Не остались без внимания законодателя и самые ужасающие убийства, хотя и с поправкой на армейскую жизнь: «Ежели кто отца своего, мать, дитя во младенчестве, офицера наглым образом умертвит, оного колесовать, а тело его на колесо положить, а за протчих мечем наказать. Толкование. Ежели сие убийство учинитца не нарочно, или не в намерении кого умертвить, якобы кто похотел жену свою или дитя наказать, и оную так жестоко побьет, что подлинно от того умрет, то правда, что наказание легчее бывает. А ежели умышленное убивство будет, тогда убийца имеет мечем наказан быть».
На одну доску были поставлены отец, мать, маленький (только маленький?) ребенок и офицер – за них полагалось колесование, за другие убийства – обезглавливание. При этом, если жена или ребенок умирали от побоев, то есть муж и отец не собирался их убивать, а хотел только «наказать», кара была «легчее» – отношение к домашнему насилию достаточно ясно.
Казнили насильников и грабителей, а также и тех, кто за взятку пропускал людей, стоя в карауле.
Самоубийцу хоронили в «безчестном месте», то есть не в освященной земле, а того, кто покушался на самоубийство… ну конечно же, казнили.
Была, конечно, предусмотрена казнь и за экономические преступления – и тут тоже видна существовавшая тогда система ценностей. Самая легкая смерть выпадала тому, кто крал крепостного, – за это отрубали голову, а вот тех, кто ограбил церковь, предавали куда более мучительному колесованию. Того, кто украл государевы или государственные деньги, вешали – не так ужасно, как колесование, но более позорно, чем обезглавливание. Кстати, заодно вешали и тех, кто не донес.

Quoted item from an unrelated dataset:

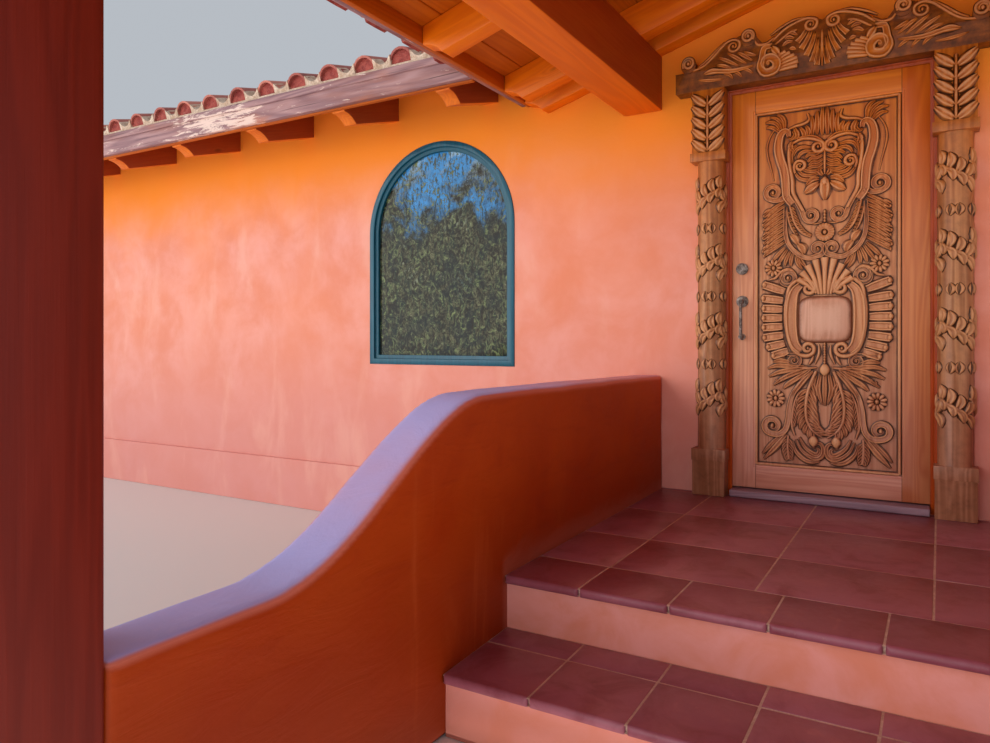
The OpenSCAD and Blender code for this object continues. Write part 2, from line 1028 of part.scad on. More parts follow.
// Radii of the round plates, the stems and the grip, and how far the stems stand out
rose_r = 30;
foot_r = 16;
stem_r = 11;
grip_r = 8;
stem_out = 50;
bolt_out = 14;
rose_t = 8;
knob_r = 27;
module door_lockset() {
    color(aged_brass) {
        translate([lock_x, leaf_y0, floor_h]) {
            lock_round(bolt_h, rose_r, bolt_out);
            lock_round(pull_hi, rose_r, rose_t);
            lock_round(pull_hi, stem_r, stem_out);
            lock_round(pull_lo, foot_r, rose_t);
            lock_round(pull_lo, stem_r, stem_out);
            translate([0, grip_r - stem_out, pull_lo - grip_r])
                cylinder(r = grip_r, h = pull_hi - pull_lo + 2 * grip_r);
        }
        // Knob and bolt handle on the inside
        translate([lock_x, leaf_y1, floor_h])
            mirror([0, 1, 0]) {
                lock_round(bolt_h, rose_r, rose_t);
                lock_round(bolt_h, stem_r, stem_out / 2);
                lock_round(pull_hi, rose_r, rose_t);
                lock_round(pull_hi, stem_r, stem_out - stem_r);
                translate([0, stem_r / 2 - stem_out, pull_hi])
                    sphere(r = knob_r);
            }
    }
}

// Three knuckles of a hinge: the outer two belong to the frame, the middle one to the door
hinge_heights = [250, 1050, 1850];
module knuckles(parts) {
    third = hinge_h / 3;
    for (h = hinge_heights)
        for (i = parts)
            translate([hinge_x, hinge_y, floor_h + h + i * third])
                cylinder(r = hinge_r, h = third - knuckle_gap);
}

module door_hinges() {
    third = hinge_h / 3;
    color(aged_brass) {
        knuckles([0, 2]);
        for (h = hinge_heights)
            for (i = [0, 2])
                box([hinge_x, leaf_y1, floor_h + h + i * third],
                    [frame_x, leaf_y1 + plate_t, floor_h + h + (i + 1) * third - knuckle_gap]);
    }
}

// Hinge plates on the door, with the middle knuckles
module door_hinge_plates() {
    third = hinge_h / 3;
    color(aged_brass) {
        knuckles([1]);
        for (h = hinge_heights)
            box([leaf_x - plate_l, leaf_y1, floor_h + h + third],
                [hinge_x, leaf_y1 + plate_t, floor_h + h + 2 * third - knuckle_gap]);
    }
}

// Column with a square base, a ring, a round shaft, a neck ring and a square capital
module column() {
    base_z = floor_h + 180;
    ring_z = base_z + 60;
    neck_z = floor_h + 1743;
    capital_z = neck_z + 45;
    ring_out = 4;
    neck_out = 8;
    shaft_y = -20;
    w = column_w / 2;
    box([-w, -header_t, floor_h], [w, 0, base_z]);
    box([-w - ring_out, -header_t - ring_out, base_z], [w + ring_out, 0, ring_z]);
    intersection() {
        translate([0, shaft_y, ring_z])
            cylinder(r = shaft_r, h = neck_z - ring_z);
        box([-far, -far, 0], [far, 0, far]);
    }
    box([-w - neck_out, -header_t - neck_out, neck_z], [w + neck_out, 0, capital_z]);
    box([-w, -header_t, capital_z], [w, 0, header_z]);
}

module door_columns() {
    color(carved_wood) {
        translate([-column_x, 0, 0])
            column();
        translate([column_x, 0, 0])
            column();
    }
}

// Right half of the header's top edge, rising in two leaves from its end to the middle
header_steps = 12;
// Places on its length: where the lower leaf starts, where the upper one starts, and its tip
leaf_one_x = header_l * 0.82;
leaf_two_x = header_l * 0.365;
leaf_tip_x = header_l * 0.072;
leaf_notch = 67;
// Heights on it: of its ends, of the lower leaf's tip, of the upper one's foot and tip, and mid
edge_z = [104, 253, 166, 272, 242];
header_edge = concat(
    [[header_l, edge_z[0]], [leaf_one_x, edge_z[0]]],
    [for (i = [1:header_steps]) let (t = i / header_steps)
        [leaf_one_x + (leaf_two_x + leaf_notch - leaf_one_x) * t,
            edge_z[0] + (edge_z[1] - edge_z[0]) * sin(90 * t)]],
    [for (i = [0:header_steps]) let (t = i / header_steps)
        [leaf_two_x + (leaf_tip_x - leaf_two_x) * t, edge_z[2] + (edge_z[3] - edge_z[2]) * sin(90 * t)]],
    [[0, edge_z[4]]]
);

// Round ends of the leaves on the header, a little proud of its face
scroll_r = 38;
scroll_out = 8;
module header_scroll(x, z) {
    translate([x, 0, z])
        rotate([90, 0, 0])
            cylinder(r = scroll_r, h = header_t + scroll_out);
}

module door_header() {
    n = len(header_edge);
    color(carved_wood)
        translate([0, 0, header_z]) {
            along_y(-header_t, 0)
                polygon(concat(
                    [[-header_l, 0], [header_l, 0]],
                    header_edge,
                    [for (i = [n - 2:-1:0]) [-header_edge[i].x, header_edge[i].y]]
                ));
            for (side = [-1, 1]) {
                header_scroll(side * (header_l - 2 * scroll_r + 6), 135);
                header_scroll(side * (leaf_two_x + 2 * scroll_r + 6), 218);
            }
        }
}

// Something made for a front-facing wall, at each window of the back and end walls
module at_rear_windows() {
    for (x = [-win_x, win_x])
        at_back()
            translate([x, 0, 0])
                children();
    for (side = [0, 1])
        mirror([side, 0, 0])
            translate([-half_l, mid_y, 0])
                rotate([0, 0, -90])
                    children();
}

module front_window_frames() {
    color(teal)
        for (x = [-win_x, win_x])
            translate([x, 0, 0])
                window_frame();
}

module front_window_glass() {
    color(glass_tint)
        for (x = [-win_x, win_x])
            translate([x, 0, 0])
                window_glass();
}

module rear_window_frames() {
    color(teal)
        at_rear_windows()
            window_frame();
}

module rear_window_glass() {
    color(glass_tint)
        at_rear_windows()
            window_glass();
}

front_wall_left();
front_wall_right();
door_head_wall();
back_wall();
left_end_wall();
right_end_wall();
floor_slab();
main_rafters();
ridge_beam();
front_deck_left();
front_deck_right();
back_deck();
front_tiles_left();
front_tiles_right();
back_tiles();
ridge_tiles();
front_fascias();
back_fascia();
barge_boards();
eave_boards();
porch_base();
porch_paving();
low_wall_left();
low_wall_right();
porch_posts();
porch_beam_left();
porch_beam_right();
porch_ridge_beam();
porch_rafters();
porch_deck_left();
porch_deck_right();
porch_tiles_left();
porch_tiles_right();
porch_ridge_tiles();
porch_fascias();
porch_eave_boards();
door_frame();
door_threshold();
door_leaf();
door_panel();
door_lockset();
door_hinges();
door_hinge_plates();
door_columns();
door_header();
front_window_frames();
front_window_glass();
rear_window_frames();
rear_window_glass();
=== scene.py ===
"""Looks of an adobe house, built around its packed CAD model."""
import math

import bpy
import numpy as np
from bpy.props import FloatProperty, FloatVectorProperty, IntProperty, PointerProperty
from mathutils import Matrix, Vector, noise


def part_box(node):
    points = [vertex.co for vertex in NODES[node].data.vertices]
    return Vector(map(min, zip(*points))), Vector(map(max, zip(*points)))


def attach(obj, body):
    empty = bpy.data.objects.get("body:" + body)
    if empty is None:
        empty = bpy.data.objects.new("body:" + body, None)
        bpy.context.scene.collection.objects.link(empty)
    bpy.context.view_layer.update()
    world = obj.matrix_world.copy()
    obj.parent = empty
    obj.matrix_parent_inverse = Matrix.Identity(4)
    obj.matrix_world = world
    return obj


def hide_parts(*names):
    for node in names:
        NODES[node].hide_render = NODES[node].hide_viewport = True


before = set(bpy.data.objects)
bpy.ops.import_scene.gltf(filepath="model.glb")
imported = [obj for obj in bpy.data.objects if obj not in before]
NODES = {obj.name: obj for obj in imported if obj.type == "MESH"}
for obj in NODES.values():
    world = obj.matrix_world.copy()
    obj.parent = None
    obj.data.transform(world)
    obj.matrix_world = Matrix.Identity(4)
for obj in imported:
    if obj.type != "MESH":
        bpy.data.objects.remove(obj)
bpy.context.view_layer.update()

bl_info = {
    "name": "Adobe house",
    "version": (1, 0, 0),
    "blender": (4, 5, 0),
    "location": "View3D > Sidebar > House",
    "description": "Stucco, clay tiles, boards, paving and a carved door on an adobe house",
    "category": "Object",
}

# Sizes of the CAD model that the pieces here follow, in metres
PITCH = math.radians(16.5)
SLOPE = math.tan(PITCH)
EAVE_OUT = 0.567
EAVE_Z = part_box("front_deck_left")[0].z
RIDGE_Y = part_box("front_tiles_left")[1].y
PORCH_EAVE = 1.66
VALLEY = PORCH_EAVE - EAVE_OUT
TILE_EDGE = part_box("front_tiles_right")[1].x
PORCH_TILE_EDGE = -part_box("porch_tiles_left")[0].y
FLOOR_Z = 0.42
PORCH_SINK = 0.0625
PORCH_TILE_X = -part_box("porch_tiles_left")[0].x
PANE = [v.co for v in NODES["front_window_glass"].data.vertices if v.co.x > 0]
WINDOW_MIDDLE = [(min(p[i] for p in PANE) + max(p[i] for p in PANE)) / 2 for i in (0, 2)]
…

Все это нагромождение наказаний становится еще более страшным из-за старательных разъяснений, которые давались, очевидно, в тех случаях, когда даже Петру было ясно, что статья вызовет недоумение, ужас – или будет попросту непонятна. При этом ясно видно: казнили не только за дела, но и за слова, и за неосуществленные намерения, и за недоносительство. Никакие дружеские или родственные связи не могли считаться смягчающим обстоятельством: интересы государства – ничем не побиваемый козырь.
Исключительная мера или исключение?
В середине XVIII века в России начались интересные перемены, совершенно не похожие на общее ужесточение уголовного законодательства, происходившее в тот момент на Западе. Как ни странно, в жестокой крепостнической России сфера применения смертной казни стала резко сужаться.